Soil is a dynamic system of microbe-material interactions and environmental responsiveness. The soil-microbe complex is an integrated and adaptable system that can reshape its state according to the external environment.
Inspired by these characteristics of soil, researchers have designed a chemical system in which sensing and modification can be induced by external stimuli. Prof. Prof. Gao Xiang from the Shenzhen Institute of Advanced Technology (SIAT) of the Chinese Academy of Sciences is co-first author of this study.
This study was published in Nature Chemistry on Oct. 24.
The microbial colonized environment of soil is a perfect example of microbe-material interaction in nature. On the one hand, endogenous soil minerals and soil organic matter interact dynamically with exogenous factors such as moisture and mechanical force to guide soil microbial communities. On the other hand, soil microbes regulate biogeochemical cycles to enrich soil with nutrients such as nitrogen, phosphorus, and sulfur.
The research team proposed a bottom-up synthetic approach to construct a chemical system composed of nanostructured minerals, starch granules, and liquid metals in order to loosely represent immobilized inorganic and organic materials and mobile phases in the soil.
“The system is chemically, optically, and mechanically responsive with programmable properties,” said Prof. Lin Yiliang, corresponding and first author of this study and currently an assistant professor at the National University of Singapore. “We can ‘encode’ conductive information into the materials with mechanical pressure or laser patterning and then ‘erase’ the conductivity with chemical vapors. The whole process is reversible.”

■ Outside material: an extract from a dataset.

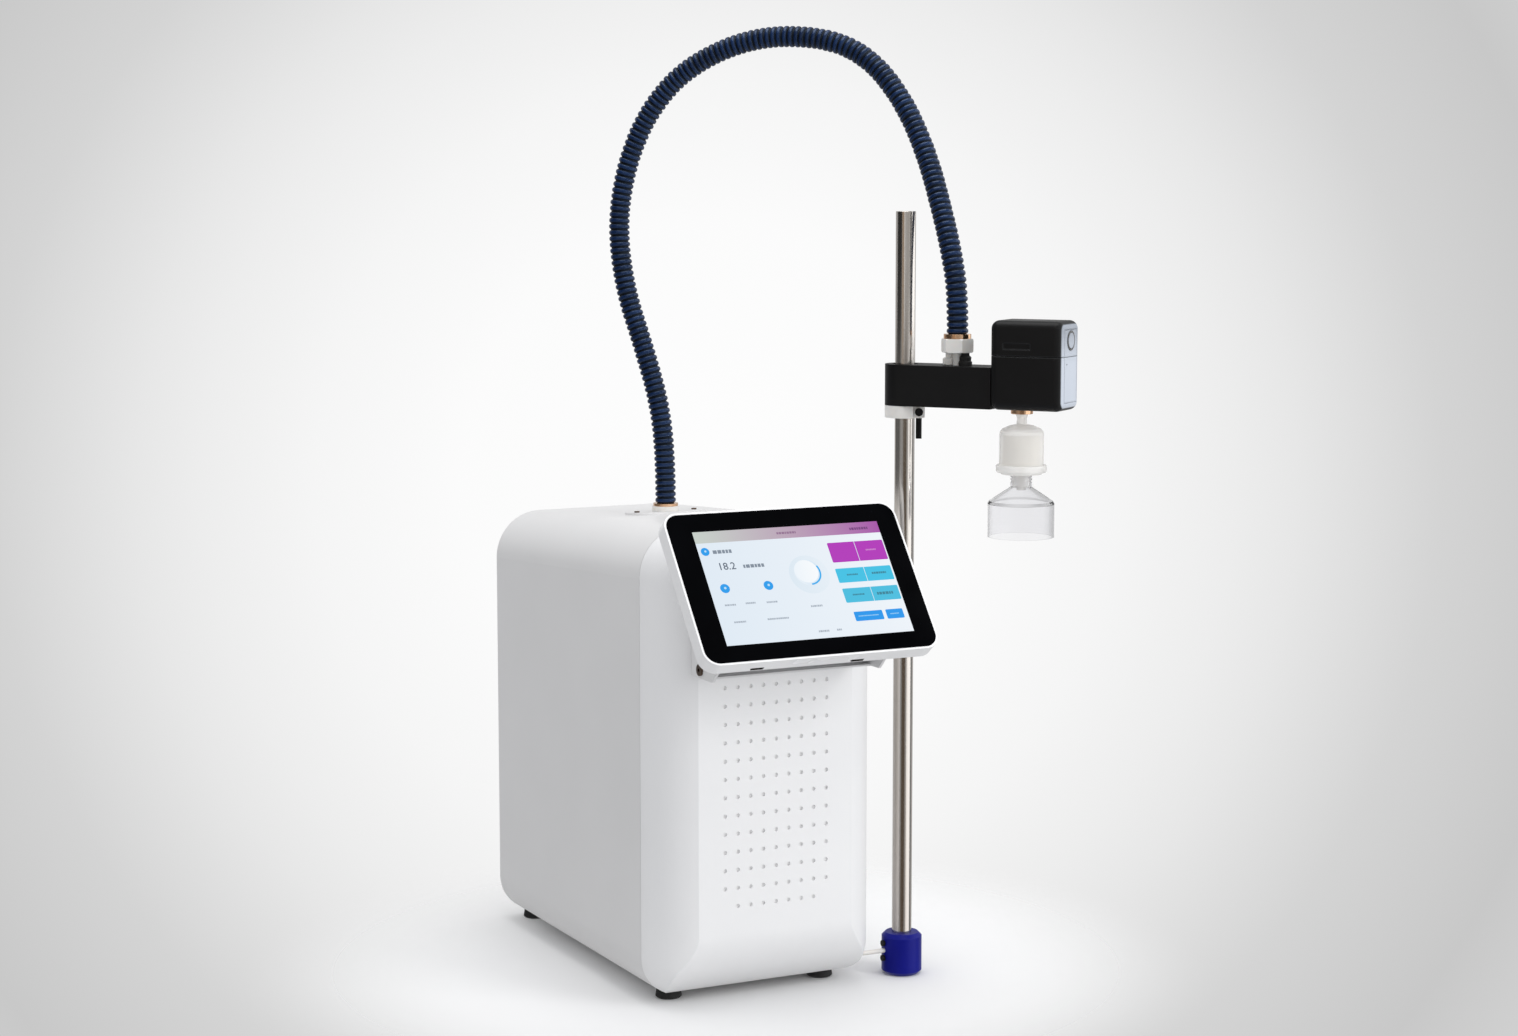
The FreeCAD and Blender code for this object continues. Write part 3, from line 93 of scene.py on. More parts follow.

Besides the structural similarity to real soil and its dynamic responsiveness, the soil-inspired chemical system not only enhances microbial metabolism in vitro, but also enriches gut bacterial diversity under pathological conditions and modulates bacterial dysbiosis in vivo.
In in vivo experiments, the soil-inspired chemical system enhanced gut microbiota abundance and modulated dysregulated gut microbes under pathological conditions. “Soil-inspired chemical systems showed promise for the treatment of gastrointestinal disorders,” said Prof. Gao Xiang from SIAT, the co-first author of the study.
In addition to being used on gut microbiota, this chemical system can be used to study other microbial systems, such as skin and soil microbiota, which may have implications for human health and the stability and productivity of agro-ecosystems.